When she found that she couldn’t, and Sherlock was too old to be bullied and tested anymore, she just decided that she should give Sherlock’s mind all the stimulation that it needed by sending him off to Uni and hoping that would somehow cure him of his freakishness.
His father never agreed or disagreed with her decision, for the same reason he never scolded their housemaid for not dusting his office. He didn’t care. He did care about Sherlock to some extent, but to him, having Mycroft handle the family’ name and fortune was more than enough, and so, he didn’t need to burn and despair at how worse off his other son turned out to be.
They kicked Sherlock out of the house and off to Uni in hopes of fixing him, having no idea that it was the university itself that would ruin Sherlock once and for all.
Cocaine, Sherlock found, was the answer to every problem under the sun, be it political, be it existential, or in Sherlock’s case, familial. Or rather anything that had to do with humans in the first place, drove him to bask in the safety of the drug with no regrets, which, considering was always.
Cocaine was the juice of life. The elixir that made the agonizing act of living, somewhat simpler for Sherlock.

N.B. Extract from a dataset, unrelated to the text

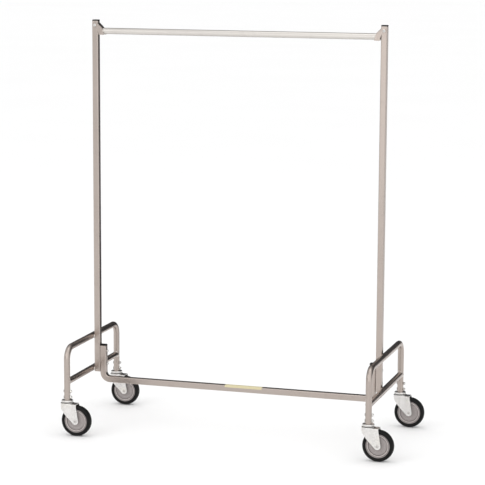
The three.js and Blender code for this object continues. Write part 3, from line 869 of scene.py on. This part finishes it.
def fork_lower_edge(count):
    """Side outline from the front of the crown down the front edge, round the axle tip: a
    quadratic curve, a straight line and an arc, resampled to even steps. Millimetres."""
    t = np.linspace(0, 1, 40)[:, None]
    front = (1 - t) ** 2 * [-28.5, 131] + 2 * t * (1 - t) * [-25, 117] + t**2 * [-12.2, 105]
    turn = np.linspace(TIP_FRONT, TIP_REAR, 60)
    tip = np.stack([TRAIL + TIP_RADIUS * np.cos(turn), WHEEL_RADIUS + TIP_RADIUS * np.sin(turn)], 1)
    line = np.vstack([front[front[:, 0] > -CROWN_RADIUS], tip])
    reached = np.r_[0, np.cumsum(np.linalg.norm(np.diff(line, axis=0), axis=1))]
    wanted = np.linspace(0, reached[-1], count)
    return np.stack([np.interp(wanted, reached, line[:, k]) for k in (0, 1)], axis=1)


def fork_half(columns):
    """Outer face of one half of the fork, from the crown's middle line out to its edge, over the
    bend and straight down a cheek to the lower edge. Column 0 is the front. Millimetres."""
    round_x = CROWN_RADIUS * np.cos(np.linspace(np.pi, PLAN_TURN, ROUND_COLUMNS))
    straight_x = np.linspace(round_x[-1], CROWN_REAR, columns - ROUND_COLUMNS + 1)[1:]
    x_top = np.r_[round_x, straight_x]
    y_top = fork_half_width(x_top)
    rim = np.stack([x_top, y_top], axis=1)
    ahead = np.gradient(rim, axis=0)
    ahead[0] = (0, 1)
    outward = np.stack([-ahead[:, 1], ahead[:, 0]], axis=1)
    outward /= np.linalg.norm(ahead, axis=1, keepdims=True)
    shoulder = rim - CROWN_BEND * outward
    spine = np.stack([np.where(x_top < 0, 0, x_top), np.zeros_like(x_top)], 1)
    share = np.linspace(0.02, 1, FORK_ROWS_TOP)[:, None, None]
    top = spine[None] + share * (shoulder - spine)[None]
    radius = np.linalg.norm(top, axis=2)
    cup = CUP_RISE * (1 - np.clip((radius - CUP_EDGE) / CUP_SLOPE + 0.5, 0, 1) ** 2)
    beyond = np.linalg.norm(rim, axis=1) - CROWN_RADIUS
    edge_cup = CUP_RISE * (1 - np.clip(beyond / RIM_SLOPE, 0, 1))
    cup = np.where(np.linalg.norm(shoulder, axis=1) < CUP_EDGE, CUP_RISE, cup)
    top = np.concatenate([top, (SHELF_TOP + cup)[..., None]], axis=2)
    turn = np.linspace(0, np.pi / 2, FORK_ROWS_BEND + 1)[1:, None, None]
    bend_flat = shoulder[None] + CROWN_BEND * np.sin(turn) * outward[None]
    bend_z = SHELF_TOP + edge_cup[None, :, None] - CROWN_BEND * (1 - np.cos(turn))
    bend = np.concatenate([bend_flat, np.broadcast_to(bend_z, (*bend_flat.shape[:2], 1))], axis=2)
    lower = fork_lower_edge(len(x_top))
    share = np.linspace(0, 1, FORK_ROWS_WALL + 1)[1:, None]
    start_x, start_z = x_top[None], bend[-1, :, 2][None]
    wall_x = start_x + share * (lower[None, :, 0] - start_x)
    wall_z = start_z + share * (lower[None, :, 1] - start_z)
    wall = np.stack([wall_x, fork_half_width(wall_x), wall_z], axis=2)
    wall[:, 0, 1] = 0
    bend[:, 0, 1] = 0
    top[:, 0, 1] = 0
    return np.concatenate([top, bend, wall])


half = fork_half(FORK_COLUMNS) * MM
mirrored = half[:, :0:-1] * [1, -1, 1]
fork_face = np.concatenate([mirrored, half], axis=1)
fork_face[0, :, 1] = 0


def pressed_fork(name, origin):
    """Mesh of the fork's outer face with its middle line sewn up, thickened inwards by a Solidify
    modifier and its cut edges rounded by a Bevel modifier."""
    rows, columns = fork_face.shape[:2]
    index = np.arange(rows * columns).reshape(rows, columns)
    quads = np.stack([index[:-1, :-1], index[1:, :-1], index[1:, 1:], index[:-1, 1:]], axis=-1)
    mesh = bpy.data.meshes.new(name)
    mesh.from_pydata(fork_face.reshape(-1, 3) + origin, [], quads.reshape(-1, 4).tolist())
    rig = bmesh.new()
    rig.from_mesh(mesh)
    bmesh.ops.remove_doubles(rig, verts=rig.verts, dist=0.02 * MM)
    bmesh.ops.recalc_face_normals(rig, faces=rig.faces)
    rig.to_mesh(mesh)
    rig.free()
    blank = bpy.data.objects.new(name, mesh)
    bpy.context.scene.collection.objects.link(blank)
    wall = blank.modifiers.new("sheet", "SOLIDIFY")
    wall.thickness = FORK_SHEET * MM
    wall.offset = -1
    wall.use_even_offset = True
    rounding = blank.modifiers.new("cut edges", "BEVEL")
    rounding.width = 0.35 * MM
    rounding.segments = 2
    rounding.limit_method = "ANGLE"
    rounding.angle_limit = np.radians(50)
    bpy.context.view_layer.update()
    evaluated = blank.evaluated_get(bpy.context.evaluated_depsgraph_get())
    pressed = bpy.data.meshes.new_from_object(evaluated)
    bpy.data.objects.remove(blank)
    return pressed


for name, origin in swivel.items():
    mesh = pressed_fork(f"{name}_fork_sheet", origin)
    if not mesh.uv_layers:
        mesh.uv_layers.new(name="path")
    fit_piece(f"{name}_fork_sheet", mesh, zinc_plate, f"{name}_fork", [f"{name}_caster_fork"])

axle = {name: origin + np.array([TRAIL, 0, WHEEL_RADIUS]) * MM for name, origin in swivel.items()}
RIVET_FACE = 20.8
rivet_head = np.array([(0, 1.2), (1.8, 1.2), (2.6, 2), (5, 1.9), (6.3, 0), (4, 0)])
rivet_ease = np.array([0, 0.4, 0.5, 1, 0.3, 0.1])
rivet_half = eased(MM * (rivet_head + [0, RIVET_FACE]), rivet_ease * MM, closed=False)
rivet_profile = np.vstack([rivet_half, rivet_half[::-1] * [1, -1]])
rivet_zinc = zinc("rivet_zinc", "fastener_zinc", light=(0.66, 0.63, 0.61),
                  dark=(0.48, 0.46, 0.445), roughness=0.26, spangle=900)
for name, origin in axle.items():
    grid = laid(turned(rivet_profile, circle(40)), (0, 1, 0), origin)
    make_piece(f"{name}_axle_rivet", [skin(grid, "poles")], rivet_zinc, f"{name}_fork",
               [f"{name}_wheel_axle"])

bush_profile = eased(np.array([(4.3, -17.7), (7, -17.7), (7, 17.7), (4.3, 17.7)]) * MM, 0.3 * MM)
for name, origin in axle.items():
    grid = laid(turned(bush_profile, circle(40)), (0, 1, 0), origin)
    make_piece(f"{name}_axle_bush", [skin(grid)], ball_steel, f"{name}_fork",
               [f"{name}_wheel_bush"])

# ---------- wheels ----------
# Five inch wheels: a grey moulded centre with a hub boss, a flat web and a raised ring between two
# grooves, and a black rubber tyre bonded round it, whose lips lie over its edge. Profiles are in
# millimetres.

WHEEL_SIDES = 120


def both_faces(half):
    """A closed wheel profile of [radius, half width] points: the given ones and their mirror."""
    half = np.array(half, float)
    return np.vstack([half * [1, -1], half[::-1]])


# The darker dust colour paints shade into the hub's grooves; the raised ring gets painted
# highlight.
grey_plastic = moulded("grey_plastic", "hub_plastic", light=(0.35, 0.317, 0.308),
                       dark=(0.285, 0.257, 0.25), dust=(0.06, 0.054, 0.05),
                       roughness=0.42, gloss=0.25)
hub_half = [
    (7.3, 16.5), (11.2, 16.5), (12.4, 11.2), (17, 9.8), (26.6, 9.8), (27.2, 10.3), (36.4, 10.3),
    (37.1, 7.2), (39.2, 7.2), (39.6, 12.6), (43.2, 12.6), (43.6, 8.2), (45.2, 8.2), (45.6, 10.9),
    (48.6, 10.9), (49.2, 12.3), (50, 12.3),
]
hub_ease = np.array([
    0.4, 0.4, 0.4, 0.4, 0.3, 0.3, 0.4, 0.8, 0.8, 1.4, 1.4, 0.6, 0.6, 0.4, 0.3, 0.3, 0.2,
])
hub_profile = eased(both_faces(hub_half) * MM, np.r_[hub_ease, hub_ease[::-1]] * MM, steps=3)
for name, origin in axle.items():
    grid = laid(turned(hub_profile, circle(WHEEL_SIDES)), (0, 1, 0), origin)
    make_piece(f"{name}_wheel_centre", [skin(grid)], grey_plastic, f"{name}_wheel",
               [f"{name}_wheel_hub"])


def rubber(name, slot):
    """Bonded rubber: a dull black skin, paler scuffs and floor dust in patches, a faint moulded
    texture, and shinier shoulders."""
    f = Finish(name, slot, {"Specular IOR Level": 0.12})
    texture = f.noise(f.place, 900, 3)
    dust = f.between(f.noise(f.place, 70, 5, 0.7), 0.45, 0.8)
    scuffs = f.between(f.noise(f.stretch(f.place, (60, 500, 60)), 1, 4, 0.7), 0.6, 0.75)
    shoulder = f.between(f.edge, 0.1, 0.5)
    colour = f.mix(texture, (0.005, 0.005, 0.005), (0.010, 0.0098, 0.0098))
    colour = f.mix(0.25 * dust + 0.2 * scuffs, colour, (0.05, 0.047, 0.045))
    return f.paint({
        "Base Color": colour,
        "Roughness": 0.42 + 0.25 * dust + 0.1 * texture - 0.1 * shoulder,
        "Normal": f.bump(texture, 0.08 * MM, 0.4),
    })


black_rubber = rubber("black_rubber", "tyre_rubber")
tyre_half = [
    (50.3, 12.5), (48.5, 12.5), (48.9, 13.1), (52.4, 13.5), (53.2, 14.8), (56.6, 15.9),
    (57.2, 15.3), (60, 14.1), (62.4, 10.2), (63.35, 4.5), (63.35, 0.9), (63.5, 0.4),
]
tyre_ease = np.array([0.1, 0.1, 0.3, 0.4, 0.6, 0.5, 0.3, 1.6, 2.2, 1.5, 0.2, 0.1])
tyre_profile = eased(both_faces(tyre_half) * MM, np.r_[tyre_ease, tyre_ease[::-1]] * MM, steps=4)
for name, origin in axle.items():
    grid = laid(turned(tyre_profile, circle(WHEEL_SIDES)), (0, 1, 0), origin)
    make_piece(f"{name}_tyre_ring", [skin(grid)], black_rubber, f"{name}_wheel",
               [f"{name}_wheel_tyre"])

# ---------- studio ----------
# A wide pale floor under an even white surround, with soft lights at the front left, in front and
# overhead. Dark flags behind the rack, which only gloss can see, give the tubes dark edges.

FLOOR_REACH = 300.0


def lit_plane(name, corners, finish):
    mesh = bpy.data.meshes.new(name)
    mesh.from_pydata(np.array(corners, float), [], [(0, 1, 2, 3)])
    mesh.materials.append(finish.material)
    plane = bpy.data.objects.new(name, mesh)
    bpy.context.scene.collection.objects.link(plane)
    return plane


floor_paint = Finish("floor_paint", None, {"Specular IOR Level": 0.1, "Roughness": 0.8})
mottle = floor_paint.noise(floor_paint.place, 0.6, 3)
floor_paint.paint({"Base Color": floor_paint.mix(mottle, (0.90, 0.90, 0.90), (0.88, 0.88, 0.88))})
floor_corners = FLOOR_REACH * np.array([(-1, -1, 0), (1, -1, 0), (1, 1, 0), (-1, 1, 0)])
lit_plane("floor", floor_corners, floor_paint)

flag_cloth = Finish("flag_cloth", None, {"Specular IOR Level": 0.0, "Roughness": 1.0})
weave = flag_cloth.noise(flag_cloth.place, 300, 2)
flag_cloth.paint({"Base Color": flag_cloth.mix(weave, (0.025, 0.027, 0.032), (0.03, 0.033, 0.038))})
FLAGS = {
    "near_flag": [(-1.5, 1.2, 0), (0.35, 1.2, 0), (0.35, 1.2, 0.6), (-1.5, 1.2, 0.6)],
    "far_flag": [(-0.5, 2.6, 0), (0.95, 2.6, 0), (0.95, 2.6, 3), (-0.5, 2.6, 3)],
    "low_flag": [(-4.0, 2.6, 0), (-0.5, 2.6, 0), (-0.5, 2.6, 1.3), (-4.0, 2.6, 1.3)],
}
for name, corners in FLAGS.items():
    flag = lit_plane(name, corners, flag_cloth)
    flag.visible_camera = False
    flag.visible_diffuse = False
    flag.visible_shadow = False
    flag.visible_transmission = False

world = bpy.data.worlds.new("surround")
bpy.context.scene.world = world
world.use_nodes = True


class Surround(Finish):
    """The white room, as strong as `white` for all that isn't gloss. Gloss sees it as strong as
    `back` behind the rack, and in front rising from `left` to `right` left of the middle."""

    def __init__(self, white, back, left, right):
        self.tree = world.node_tree
        direction = self.node("TexCoord", {}, {}, "Generated")
        x = self.node("SeparateXYZ", {}, {"Vector": direction}, "X")
        y = self.node("SeparateXYZ", {}, {"Vector": direction}, "Y")
        gloss = self.node("LightPath", {}, {}, "Is Glossy Ray")
        forward = self.between(-0.85 * y - 0.35 * x, -0.8, 0.25)
        front = left + (right - left) * self.between(x, -0.42, -0.15)
        seen = back + (front - back) * forward
        strength = white + gloss * (seen - white)
        self.feed(self.tree.nodes["Background"], {"Color": (1, 1, 1, 1), "Strength": strength})


Surround(white=1.14, back=0.05, left=0.78, right=1.36)


def softbox(name, place, aim, width, height, power):
    light = bpy.data.lights.new(name, "AREA")
    light.shape = "RECTANGLE"
    light.size, light.size_y = width, height
    light.energy = power
    lamp = bpy.data.objects.new(name, light)
    lamp.location = place
    lamp.rotation_mode = "QUATERNION"
    lamp.visible_camera = False
    lamp.rotation_quaternion = (Vector(aim) - Vector(place)).to_track_quat("-Z", "Y")
    bpy.context.scene.collection.objects.link(lamp)


softbox("key", (-3.8, -4.2, 3.6), (0, 0, 0.8), 2.0, 2.0, 28)
softbox("overhead", (0.35, -0.5, 4.5), (0.35, -0.5, 0), 3.0, 2.0, 11)
softbox("front", (-0.3, -4.5, 1.6), (0.5, 0, 1.6), 2.0, 2.4, 8)

# ---------- camera ----------
# A long lens a little above the rack's top, to the right of it and turned left and down onto it.

CAMERA_PLACE = (2.3186, -7.586, 2.058)
YAW, PITCH, ROLL = 0.298, -0.158, 0.005

camera = bpy.data.cameras.new("camera")
camera.lens = 145.5
camera.sensor_width = 36
camera.clip_end = 1000
viewer = bpy.data.objects.new("camera", camera)
bpy.context.scene.collection.objects.link(viewer)
turned_camera = (
    Matrix.Rotation(YAW, 4, "Z")
    @ Matrix.Rotation(np.pi / 2 + PITCH, 4, "X")
    @ Matrix.Rotation(ROLL, 4, "Z")
)
viewer.matrix_world = Matrix.Translation(CAMERA_PLACE) @ turned_camera
bpy.context.scene.camera = viewer
bpy.context.scene.view_settings.view_transform = "Standard"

He adored it, even more than his violin perhaps, if not more then, definitely not less.
He had dabbled in other drugs for a short while, the chemist side of him was unable to pass on the temptation, but out of all the ones he had tried, and ones he had yet to acquire, cocaine was his favourite.
It numbed his brain in a way that nothing else could. It slowed things down, making it so that for once Sherlock’s brain wasn’t overloaded with sensory information constantly. It didn’t thrust details at the moment's notice with barely enough time for processing.
Not that Sherlock minded the flood of information, he relished and basked in knowledge, but his transport left much to be desired and wasn’t supple enough to handle the truths his brain was trying to show him.
Cocaine fixed that little issue, and in addition, it left Sherlock feeling absolutely euphoric, something he would barely ever feel on his own, especially with morons such as his Professors and other sex-driven fellows who were too busy shagging each other to try and fail to educate themselves.
His supplier had been very hesitant at first, given his questionable age, and remarkable intellect, in fact, the block had barely believed he was truly asking for a sample and was willing to pay for it as well. Sherlock deduced the broke first-year history student and fished out an extra wad of cash before the guy’s concerns smoothed over.
His embarrassing indulgence in said drug resulted in a few close calls, but ultimately nothing that Sherlock himself couldn’t handle. After a tedious day of boring classes and other students giving him a wide berth while still managing to be condescending, Sherlock found himself craving the rush of cocaine that came at the end of it and refused to feel any sort of remorse regarding his feelings.
Overdosing was tedious.
It truly was.
Sherlock remembered bits and pieces, every time that he woke, something was new, something had changed and he had to deduce it all over again through the haze.
only three things remained in his first hospital stay after overdosing for the first time.
The first, was Mycroft, glaring at him with narrowed eyes and speaking in hushed tones with the doctors, umbrella in hand, face pinched in absolute rage. He knew it wasn’t an accident.
The second, was the awfulness in Sherlock’s bones, stitched into his being, into every fibre, the knowledge of his failure. The knowledge that no matter how many times he deleted the event and went to sleep, he would wake up again and deduce it all from the start.
The third, and perhaps the most bewildering was that Sherlock’s parents never visited, not even once.
Just him, Mycroft in a red plastic chair near his bed, and a deal.